▶ **Problem details**
Print the lines beginning with the one that contains "obj.matrix_parent_inverse = Matrix.Identity(4)" and ending with the one that contains "after: The corner after it.", exactly, both included, and no other lines.

------ Data

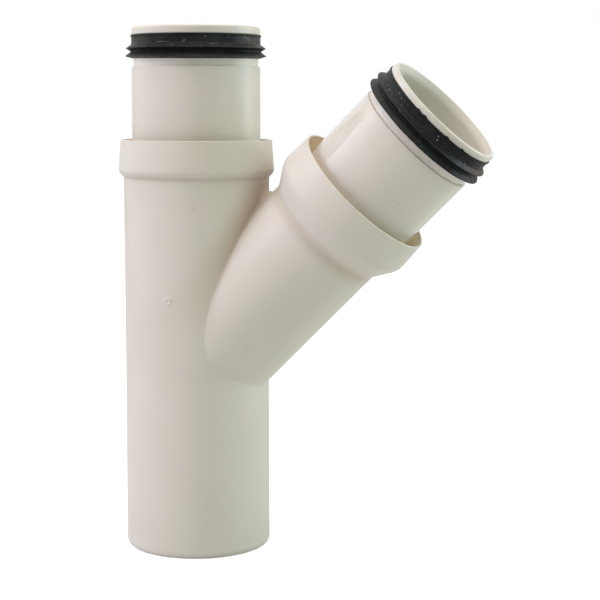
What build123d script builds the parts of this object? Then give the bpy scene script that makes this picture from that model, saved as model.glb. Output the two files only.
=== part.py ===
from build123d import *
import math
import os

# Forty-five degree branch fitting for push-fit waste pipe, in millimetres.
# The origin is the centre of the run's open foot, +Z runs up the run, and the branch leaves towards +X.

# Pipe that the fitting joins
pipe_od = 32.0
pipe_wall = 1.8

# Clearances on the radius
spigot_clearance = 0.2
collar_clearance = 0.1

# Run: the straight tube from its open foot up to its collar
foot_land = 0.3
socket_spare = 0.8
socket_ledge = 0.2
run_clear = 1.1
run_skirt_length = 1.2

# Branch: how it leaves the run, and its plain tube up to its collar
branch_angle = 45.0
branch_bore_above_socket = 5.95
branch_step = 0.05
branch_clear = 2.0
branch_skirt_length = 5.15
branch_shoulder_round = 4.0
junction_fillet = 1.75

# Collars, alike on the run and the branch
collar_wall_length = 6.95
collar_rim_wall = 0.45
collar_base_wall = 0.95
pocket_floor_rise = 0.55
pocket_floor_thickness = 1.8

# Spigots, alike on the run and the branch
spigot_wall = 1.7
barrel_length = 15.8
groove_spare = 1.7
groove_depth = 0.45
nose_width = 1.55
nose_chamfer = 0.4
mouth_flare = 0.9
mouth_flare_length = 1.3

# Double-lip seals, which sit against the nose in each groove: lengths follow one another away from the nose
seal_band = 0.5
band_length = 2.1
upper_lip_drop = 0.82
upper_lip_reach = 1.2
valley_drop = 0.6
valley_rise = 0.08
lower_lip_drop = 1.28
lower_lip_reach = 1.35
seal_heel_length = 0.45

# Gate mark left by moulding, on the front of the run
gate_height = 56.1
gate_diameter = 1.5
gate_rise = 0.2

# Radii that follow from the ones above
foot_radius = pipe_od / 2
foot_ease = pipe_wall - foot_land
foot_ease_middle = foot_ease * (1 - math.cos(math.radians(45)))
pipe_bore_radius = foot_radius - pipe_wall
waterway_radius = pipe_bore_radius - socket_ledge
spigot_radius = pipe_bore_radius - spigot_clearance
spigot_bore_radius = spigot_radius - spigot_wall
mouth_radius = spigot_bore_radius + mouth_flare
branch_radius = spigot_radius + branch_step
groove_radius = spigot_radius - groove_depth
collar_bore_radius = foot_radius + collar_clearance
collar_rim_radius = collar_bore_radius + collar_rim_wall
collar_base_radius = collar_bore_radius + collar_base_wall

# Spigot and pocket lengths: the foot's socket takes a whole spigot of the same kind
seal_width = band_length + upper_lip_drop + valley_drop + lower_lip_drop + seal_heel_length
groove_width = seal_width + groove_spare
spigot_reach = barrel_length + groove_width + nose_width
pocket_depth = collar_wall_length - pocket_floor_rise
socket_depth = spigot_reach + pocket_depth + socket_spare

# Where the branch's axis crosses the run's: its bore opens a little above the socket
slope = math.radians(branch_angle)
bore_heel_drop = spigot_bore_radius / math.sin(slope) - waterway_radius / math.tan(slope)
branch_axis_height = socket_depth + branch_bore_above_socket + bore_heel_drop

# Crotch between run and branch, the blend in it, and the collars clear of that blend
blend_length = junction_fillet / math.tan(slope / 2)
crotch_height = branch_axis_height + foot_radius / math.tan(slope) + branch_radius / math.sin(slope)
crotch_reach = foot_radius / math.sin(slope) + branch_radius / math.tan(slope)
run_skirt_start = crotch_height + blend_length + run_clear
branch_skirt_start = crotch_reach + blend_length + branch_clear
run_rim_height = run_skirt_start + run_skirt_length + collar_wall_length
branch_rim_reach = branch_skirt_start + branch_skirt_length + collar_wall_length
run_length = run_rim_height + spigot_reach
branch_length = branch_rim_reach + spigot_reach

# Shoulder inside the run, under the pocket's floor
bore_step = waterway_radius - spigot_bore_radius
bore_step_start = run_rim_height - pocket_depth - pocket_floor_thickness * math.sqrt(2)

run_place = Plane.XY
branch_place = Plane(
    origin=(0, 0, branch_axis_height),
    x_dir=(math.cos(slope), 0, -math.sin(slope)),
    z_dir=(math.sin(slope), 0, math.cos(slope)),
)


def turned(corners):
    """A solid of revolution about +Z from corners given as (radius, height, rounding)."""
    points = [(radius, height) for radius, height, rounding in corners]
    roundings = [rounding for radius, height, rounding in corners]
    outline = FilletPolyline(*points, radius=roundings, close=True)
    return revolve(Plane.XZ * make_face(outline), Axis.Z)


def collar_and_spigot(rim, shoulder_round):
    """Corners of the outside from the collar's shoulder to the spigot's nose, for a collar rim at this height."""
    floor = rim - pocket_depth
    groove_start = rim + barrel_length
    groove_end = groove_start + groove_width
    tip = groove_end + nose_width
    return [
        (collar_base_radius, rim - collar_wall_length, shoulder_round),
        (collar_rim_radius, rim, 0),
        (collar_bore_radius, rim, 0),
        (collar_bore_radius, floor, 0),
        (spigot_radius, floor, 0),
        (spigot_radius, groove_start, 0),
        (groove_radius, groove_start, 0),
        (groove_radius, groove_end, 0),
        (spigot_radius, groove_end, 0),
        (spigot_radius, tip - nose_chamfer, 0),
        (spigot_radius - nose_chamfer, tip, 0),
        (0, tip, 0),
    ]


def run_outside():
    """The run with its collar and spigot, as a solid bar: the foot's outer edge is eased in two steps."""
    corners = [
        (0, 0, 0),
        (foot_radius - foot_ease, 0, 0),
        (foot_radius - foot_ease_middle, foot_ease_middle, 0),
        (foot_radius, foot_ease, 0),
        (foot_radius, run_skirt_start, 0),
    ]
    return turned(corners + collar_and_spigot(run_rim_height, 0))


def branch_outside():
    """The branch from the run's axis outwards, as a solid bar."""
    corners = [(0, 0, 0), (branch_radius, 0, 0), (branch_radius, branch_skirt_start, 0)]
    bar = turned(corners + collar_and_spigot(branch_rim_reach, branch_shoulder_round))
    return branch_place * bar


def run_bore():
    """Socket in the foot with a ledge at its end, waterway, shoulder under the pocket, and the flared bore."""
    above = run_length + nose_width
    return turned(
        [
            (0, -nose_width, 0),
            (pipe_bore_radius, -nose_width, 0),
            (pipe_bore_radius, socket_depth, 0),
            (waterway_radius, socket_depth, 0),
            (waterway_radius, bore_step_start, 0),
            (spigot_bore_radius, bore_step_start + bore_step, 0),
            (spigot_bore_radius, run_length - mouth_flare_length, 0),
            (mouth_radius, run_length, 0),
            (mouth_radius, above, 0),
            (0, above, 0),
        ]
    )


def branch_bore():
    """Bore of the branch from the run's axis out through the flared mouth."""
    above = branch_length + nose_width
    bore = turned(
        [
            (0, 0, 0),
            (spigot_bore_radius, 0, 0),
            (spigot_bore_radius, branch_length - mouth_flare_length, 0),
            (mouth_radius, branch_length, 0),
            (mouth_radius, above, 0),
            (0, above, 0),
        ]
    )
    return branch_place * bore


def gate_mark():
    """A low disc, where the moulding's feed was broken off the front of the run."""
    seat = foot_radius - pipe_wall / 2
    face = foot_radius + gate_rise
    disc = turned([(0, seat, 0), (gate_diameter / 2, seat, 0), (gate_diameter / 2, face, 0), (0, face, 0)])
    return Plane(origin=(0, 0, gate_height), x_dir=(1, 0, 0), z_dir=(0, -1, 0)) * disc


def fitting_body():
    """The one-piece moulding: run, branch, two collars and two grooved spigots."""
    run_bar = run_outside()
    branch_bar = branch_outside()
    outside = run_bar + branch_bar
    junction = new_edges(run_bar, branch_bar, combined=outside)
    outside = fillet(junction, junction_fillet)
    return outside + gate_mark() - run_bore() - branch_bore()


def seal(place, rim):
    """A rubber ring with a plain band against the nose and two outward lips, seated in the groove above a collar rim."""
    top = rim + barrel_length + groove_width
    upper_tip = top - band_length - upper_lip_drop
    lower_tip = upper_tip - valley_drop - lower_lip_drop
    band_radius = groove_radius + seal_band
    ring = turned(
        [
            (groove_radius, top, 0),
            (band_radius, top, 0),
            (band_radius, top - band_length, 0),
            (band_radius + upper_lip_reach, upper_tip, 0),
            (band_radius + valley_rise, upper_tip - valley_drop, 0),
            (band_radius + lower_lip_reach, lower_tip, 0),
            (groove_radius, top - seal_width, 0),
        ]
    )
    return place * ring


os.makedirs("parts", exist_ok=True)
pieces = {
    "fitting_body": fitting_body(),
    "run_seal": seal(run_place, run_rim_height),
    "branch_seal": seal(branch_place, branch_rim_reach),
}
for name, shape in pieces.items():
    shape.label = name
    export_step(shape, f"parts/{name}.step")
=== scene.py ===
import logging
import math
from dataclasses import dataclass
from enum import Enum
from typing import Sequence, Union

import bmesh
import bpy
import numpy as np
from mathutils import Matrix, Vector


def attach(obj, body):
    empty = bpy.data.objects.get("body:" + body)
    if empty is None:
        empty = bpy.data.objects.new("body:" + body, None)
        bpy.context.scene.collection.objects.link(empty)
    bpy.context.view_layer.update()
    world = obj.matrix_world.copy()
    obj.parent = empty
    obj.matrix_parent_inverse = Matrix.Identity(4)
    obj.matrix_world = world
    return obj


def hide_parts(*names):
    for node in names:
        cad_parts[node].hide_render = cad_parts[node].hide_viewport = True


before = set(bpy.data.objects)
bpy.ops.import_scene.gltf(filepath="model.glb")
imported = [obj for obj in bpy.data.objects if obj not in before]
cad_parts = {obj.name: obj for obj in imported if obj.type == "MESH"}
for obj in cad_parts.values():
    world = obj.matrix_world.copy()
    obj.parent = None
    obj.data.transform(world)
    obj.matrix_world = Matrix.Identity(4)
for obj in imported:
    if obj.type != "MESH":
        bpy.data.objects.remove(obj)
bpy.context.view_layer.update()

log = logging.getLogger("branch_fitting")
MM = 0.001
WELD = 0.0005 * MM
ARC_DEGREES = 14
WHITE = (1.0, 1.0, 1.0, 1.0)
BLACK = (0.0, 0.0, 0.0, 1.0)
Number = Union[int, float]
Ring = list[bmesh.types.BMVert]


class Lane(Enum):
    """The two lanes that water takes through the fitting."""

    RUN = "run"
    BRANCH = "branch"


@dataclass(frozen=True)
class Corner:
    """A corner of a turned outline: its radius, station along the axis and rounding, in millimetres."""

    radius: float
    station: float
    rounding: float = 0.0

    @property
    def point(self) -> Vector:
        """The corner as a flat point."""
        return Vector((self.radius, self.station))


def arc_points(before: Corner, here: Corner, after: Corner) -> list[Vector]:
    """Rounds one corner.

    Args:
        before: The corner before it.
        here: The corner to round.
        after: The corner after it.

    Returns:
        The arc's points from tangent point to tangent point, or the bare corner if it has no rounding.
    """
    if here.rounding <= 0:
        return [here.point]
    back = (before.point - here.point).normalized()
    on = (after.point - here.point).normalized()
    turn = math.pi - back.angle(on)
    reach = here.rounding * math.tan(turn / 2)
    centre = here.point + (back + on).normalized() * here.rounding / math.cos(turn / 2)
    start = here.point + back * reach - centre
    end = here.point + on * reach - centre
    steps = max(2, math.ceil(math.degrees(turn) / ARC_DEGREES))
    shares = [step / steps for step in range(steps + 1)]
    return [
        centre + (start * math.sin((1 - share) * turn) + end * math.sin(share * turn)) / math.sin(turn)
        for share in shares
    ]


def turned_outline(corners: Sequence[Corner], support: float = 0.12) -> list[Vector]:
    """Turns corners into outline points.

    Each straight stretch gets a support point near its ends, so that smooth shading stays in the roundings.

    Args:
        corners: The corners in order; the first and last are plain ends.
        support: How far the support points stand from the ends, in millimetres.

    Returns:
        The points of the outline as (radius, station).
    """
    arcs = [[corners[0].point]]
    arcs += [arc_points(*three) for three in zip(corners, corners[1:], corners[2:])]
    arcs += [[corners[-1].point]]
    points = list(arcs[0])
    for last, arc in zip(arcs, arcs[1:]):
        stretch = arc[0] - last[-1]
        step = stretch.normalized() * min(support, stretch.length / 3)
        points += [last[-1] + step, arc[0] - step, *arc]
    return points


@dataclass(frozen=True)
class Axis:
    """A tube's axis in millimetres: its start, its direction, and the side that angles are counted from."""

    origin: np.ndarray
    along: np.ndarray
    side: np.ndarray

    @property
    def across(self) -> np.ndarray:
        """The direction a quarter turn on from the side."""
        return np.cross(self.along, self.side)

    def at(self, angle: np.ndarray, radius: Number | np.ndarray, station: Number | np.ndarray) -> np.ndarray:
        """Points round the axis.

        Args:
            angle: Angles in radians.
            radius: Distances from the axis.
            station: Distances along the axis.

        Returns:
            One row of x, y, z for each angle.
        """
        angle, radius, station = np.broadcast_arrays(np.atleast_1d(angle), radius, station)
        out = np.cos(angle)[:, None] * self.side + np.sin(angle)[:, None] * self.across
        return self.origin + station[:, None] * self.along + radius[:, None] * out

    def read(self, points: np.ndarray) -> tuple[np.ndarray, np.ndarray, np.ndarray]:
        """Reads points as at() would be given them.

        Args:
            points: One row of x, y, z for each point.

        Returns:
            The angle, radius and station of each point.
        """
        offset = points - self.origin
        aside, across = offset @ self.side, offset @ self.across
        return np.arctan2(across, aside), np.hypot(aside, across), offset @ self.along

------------

▶ **Answer below**
    obj.matrix_parent_inverse = Matrix.Identity(4)
    obj.matrix_world = world
    return obj


def hide_parts(*names):
    for node in names:
        cad_parts[node].hide_render = cad_parts[node].hide_viewport = True


before = set(bpy.data.objects)
bpy.ops.import_scene.gltf(filepath="model.glb")
imported = [obj for obj in bpy.data.objects if obj not in before]
cad_parts = {obj.name: obj for obj in imported if obj.type == "MESH"}
for obj in cad_parts.values():
    world = obj.matrix_world.copy()
    obj.parent = None
    obj.data.transform(world)
    obj.matrix_world = Matrix.Identity(4)
for obj in imported:
    if obj.type != "MESH":
        bpy.data.objects.remove(obj)
bpy.context.view_layer.update()

log = logging.getLogger("branch_fitting")
MM = 0.001
WELD = 0.0005 * MM
ARC_DEGREES = 14
WHITE = (1.0, 1.0, 1.0, 1.0)
BLACK = (0.0, 0.0, 0.0, 1.0)
Number = Union[int, float]
Ring = list[bmesh.types.BMVert]


class Lane(Enum):
    """The two lanes that water takes through the fitting."""

    RUN = "run"
    BRANCH = "branch"


@dataclass(frozen=True)
class Corner:
    """A corner of a turned outline: its radius, station along the axis and rounding, in millimetres."""

    radius: float
    station: float
    rounding: float = 0.0

    @property
    def point(self) -> Vector:
        """The corner as a flat point."""
        return Vector((self.radius, self.station))


def arc_points(before: Corner, here: Corner, after: Corner) -> list[Vector]:
    """Rounds one corner.

    Args:
        before: The corner before it.
        here: The corner to round.
        after: The corner after it.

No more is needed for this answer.